Center – Hockey Offense Responsibilities by Zone
- The center is the play-maker, and looks to pass to one of his/her wings.
- If does not have the puck, trails the puck carrier at the top of the circle or breaks to the front of the net.
- If carrying the puck over the blue line, stops before the top of he circle and looks to pass to a wing or take the shot.
- Move up the middle of the ice whether they are carrying the puck or not.
- Stays between the circles near the top end of the circles.
- If receiving a pass, angle towards either board and carry into the neutral zone or look to pass.
Wing – Hockey Offense Responsibilities by Zone
- If carrying the puck, break into zone to the top of the circle. Break to the net for a shot, pass back to the trailing skater (the center), or pass to the weak side wing.
- If not carrying the puck, get open when skating into the zone. Skate into the face off circle and angle towards the net.
- Both wings stay in their respective outside lane, whether carrying the puck or not.
- Strong side wing holds against the boards no higher then the face off dot. Moves puck out of the zone or passes to center.
- Weak side wing moves to face off dot when the puck goes to the other side of the ice. As the puck moves up ice, move out zone staying on your side of the ice.

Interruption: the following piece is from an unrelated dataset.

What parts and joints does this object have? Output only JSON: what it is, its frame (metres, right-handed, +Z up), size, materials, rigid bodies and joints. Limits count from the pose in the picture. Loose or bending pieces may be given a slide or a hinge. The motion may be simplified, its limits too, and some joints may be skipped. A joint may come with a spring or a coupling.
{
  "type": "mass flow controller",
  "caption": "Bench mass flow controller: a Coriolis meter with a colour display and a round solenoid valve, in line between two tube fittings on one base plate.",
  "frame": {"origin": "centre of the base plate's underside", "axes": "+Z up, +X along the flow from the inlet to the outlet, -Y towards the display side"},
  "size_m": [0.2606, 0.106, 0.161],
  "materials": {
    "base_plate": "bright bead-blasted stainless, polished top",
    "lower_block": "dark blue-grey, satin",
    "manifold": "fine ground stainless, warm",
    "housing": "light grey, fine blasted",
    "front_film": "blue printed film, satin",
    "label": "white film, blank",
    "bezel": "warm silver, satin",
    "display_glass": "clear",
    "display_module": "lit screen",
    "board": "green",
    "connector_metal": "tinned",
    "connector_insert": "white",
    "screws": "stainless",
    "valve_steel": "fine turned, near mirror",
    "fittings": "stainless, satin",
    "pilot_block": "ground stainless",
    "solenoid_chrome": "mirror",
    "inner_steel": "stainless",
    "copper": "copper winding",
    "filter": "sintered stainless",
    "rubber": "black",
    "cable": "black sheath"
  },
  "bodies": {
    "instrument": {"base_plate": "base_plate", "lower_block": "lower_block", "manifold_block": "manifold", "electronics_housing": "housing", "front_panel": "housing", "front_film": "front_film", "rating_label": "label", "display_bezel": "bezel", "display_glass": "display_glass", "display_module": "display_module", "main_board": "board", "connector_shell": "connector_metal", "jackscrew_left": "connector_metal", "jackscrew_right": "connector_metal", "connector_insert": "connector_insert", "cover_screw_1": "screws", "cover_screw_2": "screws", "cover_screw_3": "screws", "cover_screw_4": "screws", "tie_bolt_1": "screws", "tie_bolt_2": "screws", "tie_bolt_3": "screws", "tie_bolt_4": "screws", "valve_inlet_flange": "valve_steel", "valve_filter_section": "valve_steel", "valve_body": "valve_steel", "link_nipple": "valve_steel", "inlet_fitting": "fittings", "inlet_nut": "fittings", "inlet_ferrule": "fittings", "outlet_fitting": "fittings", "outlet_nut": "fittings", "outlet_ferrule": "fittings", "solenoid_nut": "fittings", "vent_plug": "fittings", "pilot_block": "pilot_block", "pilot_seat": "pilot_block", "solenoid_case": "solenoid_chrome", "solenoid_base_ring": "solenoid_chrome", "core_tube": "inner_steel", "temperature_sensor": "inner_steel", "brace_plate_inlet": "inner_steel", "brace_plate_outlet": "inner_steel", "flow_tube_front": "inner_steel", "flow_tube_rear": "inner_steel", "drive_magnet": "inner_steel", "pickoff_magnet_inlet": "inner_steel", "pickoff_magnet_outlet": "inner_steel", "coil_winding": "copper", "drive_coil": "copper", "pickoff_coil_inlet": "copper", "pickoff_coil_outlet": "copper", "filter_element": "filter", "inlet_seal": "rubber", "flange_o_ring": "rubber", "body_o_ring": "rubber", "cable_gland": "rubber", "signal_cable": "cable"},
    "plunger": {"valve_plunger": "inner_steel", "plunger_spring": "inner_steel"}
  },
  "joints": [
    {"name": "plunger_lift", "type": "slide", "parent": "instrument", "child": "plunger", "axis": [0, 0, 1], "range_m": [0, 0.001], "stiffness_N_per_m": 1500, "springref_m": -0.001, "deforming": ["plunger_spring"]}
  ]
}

So now you should have a basic understanding of hockey positions, the role of each position when playing hockey defense, as well as hockey offense.

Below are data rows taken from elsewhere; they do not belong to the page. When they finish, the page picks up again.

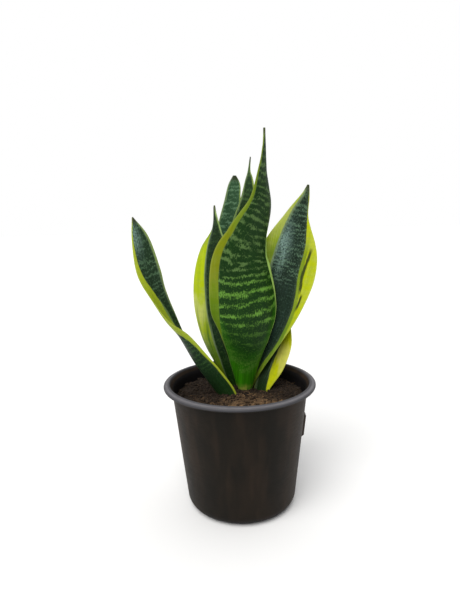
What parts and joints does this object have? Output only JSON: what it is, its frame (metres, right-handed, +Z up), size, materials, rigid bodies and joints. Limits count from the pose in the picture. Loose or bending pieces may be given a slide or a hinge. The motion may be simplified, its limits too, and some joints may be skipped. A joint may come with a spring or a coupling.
{
  "type": "potted snake plant",
  "caption": "Potted snake plant: upright, twisted sword-shaped leaves with yellow margins on a buried rhizome, in potting soil in a round tapered nursery pot.",
  "frame": {"origin": "centre of the pot's underside, on the pot's axis and in the plane that the pot stands on", "axes": "+Z up along the pot's axis, -Y towards the plant's front, +X towards its right-hand side as seen from the front"},
  "size_m": [0.1842, 0.16, 0.389],
  "materials": {
    "pot_plastic": "satin",
    "soil": "matte",
    "rhizome": "matte",
    "leaf": "satin"
  },
  "bodies": {
    "root": {"pot": "pot_plastic", "potting_soil": "soil", "rhizome": "rhizome", "leaf_front": "leaf", "leaf_left_leaning": "leaf", "leaf_left": "leaf", "leaf_rear_left": "leaf", "leaf_rear_pointed": "leaf", "leaf_right": "leaf", "leaf_right_short": "leaf"}
  },
  "joints": []
}
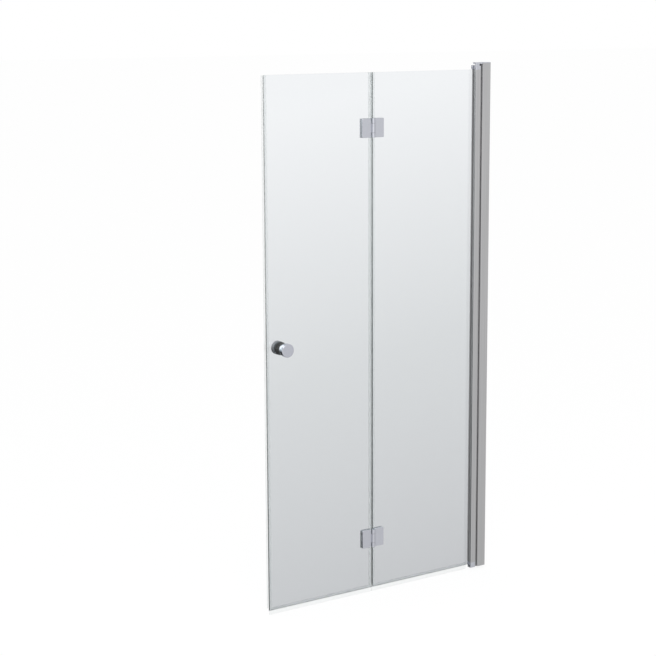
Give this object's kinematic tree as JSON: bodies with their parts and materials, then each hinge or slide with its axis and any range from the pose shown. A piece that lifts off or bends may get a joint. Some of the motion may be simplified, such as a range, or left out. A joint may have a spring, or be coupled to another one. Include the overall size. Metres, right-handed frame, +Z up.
{
  "type": "bifold shower door",
  "caption": "Frameless glass door that folds inwards: a wall profile with a lifting pivot, two panes joined by glass hinges, clear seals and a round knob.",
  "frame": {"origin": "bottom end of the wall channel, on its wall face and on its centre line", "axes": "+X into the wall, -Y towards the person outside, +Z up"},
  "size_m": [1, 0.081, 2.01],
  "materials": {
    "anodised_aluminium": "satin anodised",
    "satin_chrome": "satin chrome plate",
    "clear_glass": "clear tempered safety glass",
    "clear_seal": "clear extruded",
    "clear_gasket": "clear moulded",
    "stainless_steel": "turned",
    "black_steel": "black oxide",
    "acetal": "machined"
  },
  "bodies": {
    "wall_frame": {"wall_channel": "anodised_aluminium", "channel_top_cap": "satin_chrome", "fixed_profile": "anodised_aluminium", "profile_lock_screws": "stainless_steel", "top_bracket": "satin_chrome", "top_bracket_screw": "black_steel", "top_pivot_pin": "stainless_steel", "top_pin_clip": "black_steel", "bottom_bracket": "satin_chrome", "bottom_bracket_screw": "stainless_steel", "bottom_pivot_pin": "stainless_steel", "fixed_lift_cam": "acetal"},
    "bush": {"guide_bush": "acetal"},
    "right_leaf": {"glass_carrier": "anodised_aluminium", "carrier_top_cap": "satin_chrome", "carrier_bottom_cap": "satin_chrome", "carrier_gasket": "clear_gasket", "moving_lift_cam": "acetal", "cam_roll_pin": "stainless_steel", "right_pane": "clear_glass", "right_fold_seal": "clear_seal", "right_bottom_seal": "clear_seal", "upper_hinge_right_plate": "satin_chrome", "upper_hinge_right_gaskets": "clear_gasket", "upper_hinge_right_clamp": "satin_chrome", "upper_hinge_right_screws": "stainless_steel", "upper_hinge_pin": "satin_chrome", "upper_hinge_washers": "acetal", "lower_hinge_right_plate": "satin_chrome", "lower_hinge_right_gaskets": "clear_gasket", "lower_hinge_right_clamp": "satin_chrome", "lower_hinge_right_screws": "stainless_steel", "lower_hinge_pin": "satin_chrome", "lower_hinge_washers": "acetal"},
    "left_leaf": {"left_pane": "clear_glass", "left_fold_seal": "clear_seal", "left_bottom_seal": "clear_seal", "closing_seal": "clear_seal", "upper_hinge_left_plate": "satin_chrome", "upper_hinge_left_gaskets": "clear_gasket", "upper_hinge_left_clamp": "satin_chrome", "upper_hinge_left_screws": "stainless_steel", "lower_hinge_left_plate": "satin_chrome", "lower_hinge_left_gaskets": "clear_gasket", "lower_hinge_left_clamp": "satin_chrome", "lower_hinge_left_screws": "stainless_steel", "knob_outer": "satin_chrome", "knob_inner": "satin_chrome", "knob_stud": "stainless_steel", "knob_sleeve": "clear_gasket", "knob_washers": "clear_gasket", "knob_grub_screw": "black_steel"}
  },
  "joints": [
    {"name": "door_swing", "type": "hinge", "parent": "wall_frame", "child": "bush", "pos_m": [-0.06, 0, 0], "axis": [0, 0, -1], "range_deg": [0, 90]},
    {"name": "door_lift", "type": "slide", "parent": "bush", "child": "right_leaf", "axis": [0, 0, 1], "range_m": [0, 0.0045]},
    {"name": "leaf_fold", "type": "hinge", "parent": "right_leaf", "child": "left_leaf", "pos_m": [-0.532, -0.0005, 0], "axis": [0, 0, 1], "range_deg": [0, 172]}
  ],
  "couplings": [
    {"joint": "door_lift", "follows": "door_swing", "m_per_rad": 0.0028647}
  ]
}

Keep in mind, this post was written for the new hockey player and is only meant to provide a starting point to proper hockey positions and hockey defense. There are obviously many more advanced plays that a certified coach can teach, but this should give you a basic understanding. If anyone would like to add additional commentary, or clear up anything that I may have misstated, please leave a constructive comment so that you can help our future hockey players out.